All this awaits when the U.S. Open returns to southern California for the first time in 60 years.

The last one was at Riviera in 1948, and Ben Hogan won on the course off Sunset Boulevard for the second time that year, leading to Riviera being called "Hogan's Alley."

And what to call Torrey Pines?

Given that it is hosting a modern-day U.S. Open, any nickname is likely to be a four-letter word.

The last two U.S. Opens were won at 5-over par — Angel Cabrera last year at Oakmont, Geoff Ogilvy the year before at Winged Foot, where he failed to break par in any round.

The players will know the difference, for Torrey Pines has been part of the PGA Tour landscape since 1952.

"That course is brutal in January," Zach Johnson said. "It's going to be extremely brutal come June."

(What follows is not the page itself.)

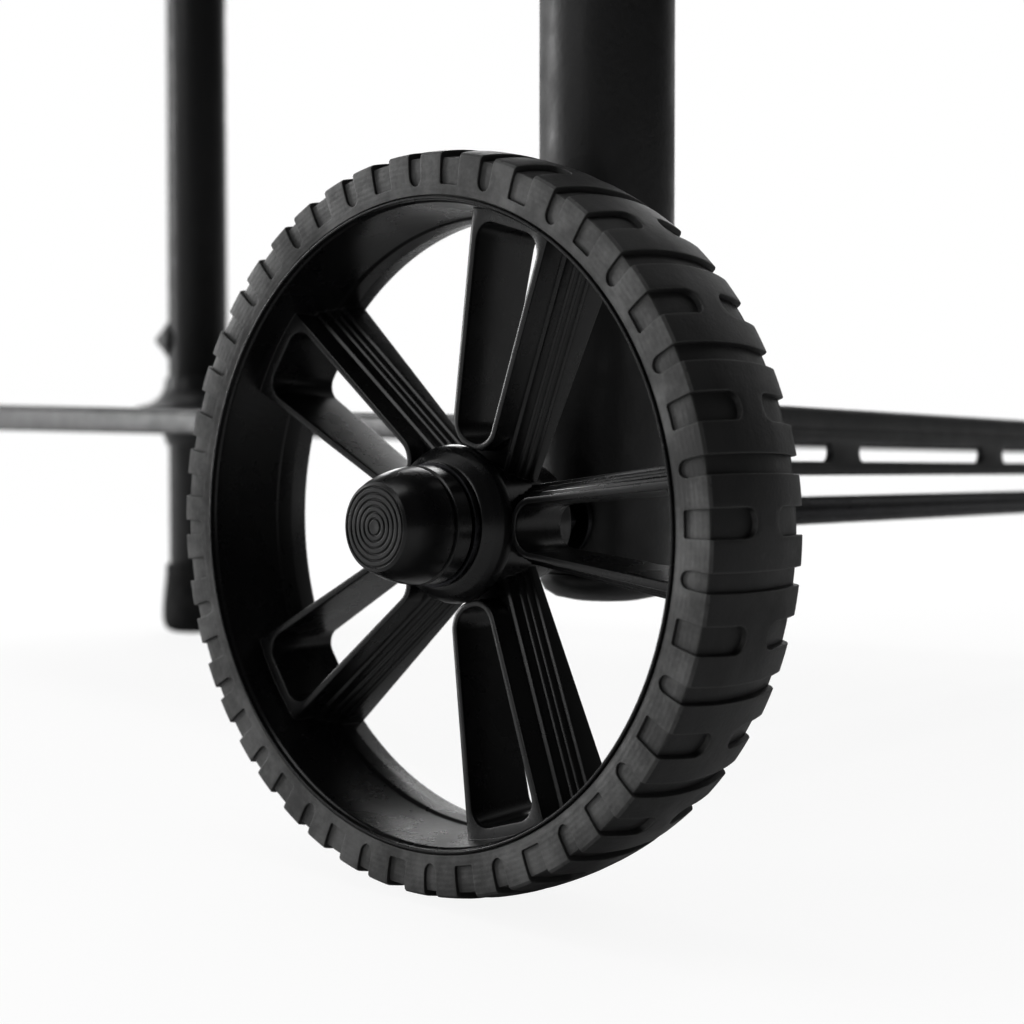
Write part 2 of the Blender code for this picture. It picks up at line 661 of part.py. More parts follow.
def launcher():
    """Two side plates joined by ball guides, carrying the throw wheels on trunnions."""
    place = Vector((0, PIVOT_Y, PIVOT_Z))
    holes = [circle((0, dz), AXLE_RADIUS + GAP, 16) for dz in (-THROW_SPACING, THROW_SPACING)]
    holes += [circle((dy, 0), 0.022, 12) for dy in (-0.075, 0.075)]
    sides = []
    for side in (-1, 1):
        outline = circle((0, 0), LAUNCHER_RADIUS, 32)
        sides.append(plate(f"launcher_side_{side + 1}", [outline] + holes, WALL, "steel",
                           place + Vector((side * (PLATE_X + WALL / 2), 0, 0)),
                           facing((side, 0, 0))))
    chassis = sides[0]
    chassis.name = "launcher_chassis"
    join(chassis, sides[1], "MANIFOLD")
    reach = PLATE_X + 0.0004
    guides = (("rear_guide", -0.108, -0.056, -0.0400, -0.0370),
              ("front_guide_low", 0.048, 0.108, -0.0400, -0.0370),
              ("front_guide_top", 0.048, 0.108, 0.0370, 0.0400))
    for name, y0, y1, z0, z1 in guides:
        guide = box(name, place + Vector((-reach, y0, z0)), place + Vector((reach, y1, z1)), None)
        join(chassis, guide, "MANIFOLD")
    for label, start, end in (("left", -0.1680, -PLATE_X - 0.001),
                              ("right", PLATE_X + 0.001, 0.1590)):
        join(chassis, cylinder(f"trunnion_{label}", 0.0080, place + Vector((start, 0, 0)),
                               place + Vector((end, 0, 0)), None, 24), "MANIFOLD")
    moved(chassis, LAUNCHER)
    knob = [(0.0, 0.0205), (0.0200, 0.0205), (0.0240, 0.0180), (0.0250, 0.0030),
            (0.0083, 0.0030), (0.0083, 0.0085), (0.0, 0.0085)]
    turned("elevation_knob", knob, "plastic", (-HALF_WIDTH, PIVOT_Y, PIVOT_Z), (-1, 0, 0), 32)
    moved(bpy.data.objects["elevation_knob"], LAUNCHER)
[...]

That might be the only sure thing when the 108th U.S. Open gets under way Thursday at Torrey Pines, the first city-owned golf course to host a major known as the toughest test in golf.

It is rare for a U.S. Open — or any major, for that matter — to be held on a course that hosted a PGA Tour event the same year. This is the sixth time it has happened for the U.S. Open, with four of those at Pebble Beach and the other at Riviera.

Pebble Beach, Pinehurst No. 2 and Riviera also hosted PGA Tour events and the PGA Championship in the same season.

The last time it happened was in 2000, when Woods came from five shots behind to win the AT&T Pebble Beach National Pro-Am in February, then obliterated the field in a record-setting performance to win the U.S. Open by 15 shots.

Jack Nicklaus (1972 at Pebble Beach) and Ben Hogan (1948 at Riviera) also won tour events and U.S. Opens in the same year. But no one has ever captured more than one major in California.